The MMDiT Architecture
Stable Diffusion 3 Medium abandons the U-Net backbone of SD 1.x and SDXL in favor of a Multimodal Diffusion Transformer (MMDiT). The key innovation: image patches and text tokens flow through the same transformer blocks with separate weight sets, allowing bidirectional information exchange. Images condition on text, but text representations also adapt to image content during the diffusion process.
This architecture change, detailed in the Stability AI announcement, explains the most visible improvement in SD3 Medium: text rendering. Previous SD models struggled to reliably render words inside images because language and vision were coupled late in the pipeline. With MMDiT, text tokens are present throughout denoising.
Three Text Encoders
SD3 Medium uses three text encoders simultaneously:
- CLIP-L (77 token limit) — captures broad semantic meaning
- CLIP-G (77 token limit) — higher-capacity CLIP variant for style/composition
- T5-XXL (512 token limit) — captures detailed, structured language understanding
All three embeddings are concatenated and passed to the MMDiT blocks. In practice, T5-XXL alone can be dropped to save ~10GB VRAM with minimal quality loss — useful for consumer hardware. The HuggingFace model page documents this tradeoff.
Inference With Diffusers
import torch
from diffusers import StableDiffusion3Pipeline
pipe = StableDiffusion3Pipeline.from_pretrained(
"stabilityai/stable-diffusion-3-medium-diffusers",
torch_dtype=torch.float16
)
pipe = pipe.to("cuda")
# Drop T5 encoder to save VRAM
pipe.text_encoder_3 = None
pipe.tokenizer_3 = None
image = pipe(
"A coffee shop menu sign with 'Flat White $4.50' written on a chalkboard",
negative_prompt="",
num_inference_steps=28,
guidance_scale=7.0,
).images[0]
image.save("sd3-output.png")
50-Step vs 28-Step Inference
SD3 Medium was trained for 50-step inference but produces good results at 28 steps with minimal quality loss. Unlike SDXL where fewer steps visibly degraded outputs, the flow matching objective in SD3 distributes quality more uniformly across timesteps. For rapid iteration, 20 steps is workable; for final renders, 50 steps.
Memory Optimization With fp8
The Diffusers SD3 documentation covers fp8 quantization for the transformer.

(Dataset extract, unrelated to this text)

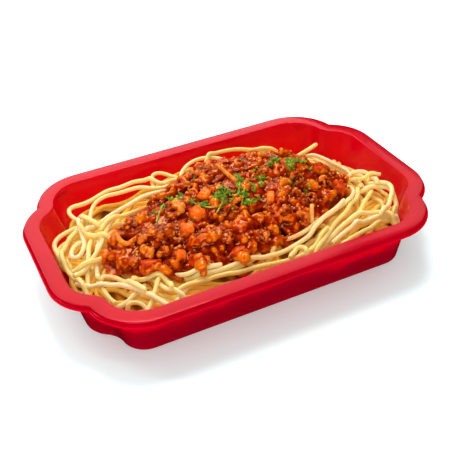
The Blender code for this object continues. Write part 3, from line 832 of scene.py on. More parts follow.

With fp8 transformer + fp16 VAE + no T5:
- Full fp16 (all encoders): ~18GB VRAM
- fp8 transformer, no T5: ~8GB VRAM
- CPU offload + no T5: ~6GB peak VRAM, runs on 8GB cards
ComfyUI Workflow
ComfyUI's stable-diffusion-3 nodes handle the three-encoder setup automatically. Download the model checkpoint (safetensors format) from HuggingFace, place in ComfyUI/models/checkpoints/, and use the SD3 node group. The sampling method should be set to dpmpp_2m or euler with sgm_uniform scheduler for best results.
The 2B open-weights release makes SD3 Medium the most capable freely downloadable image generation model as of mid-2026, positioned between SDXL (older architecture) and FLUX.1-dev (larger, non-commercial).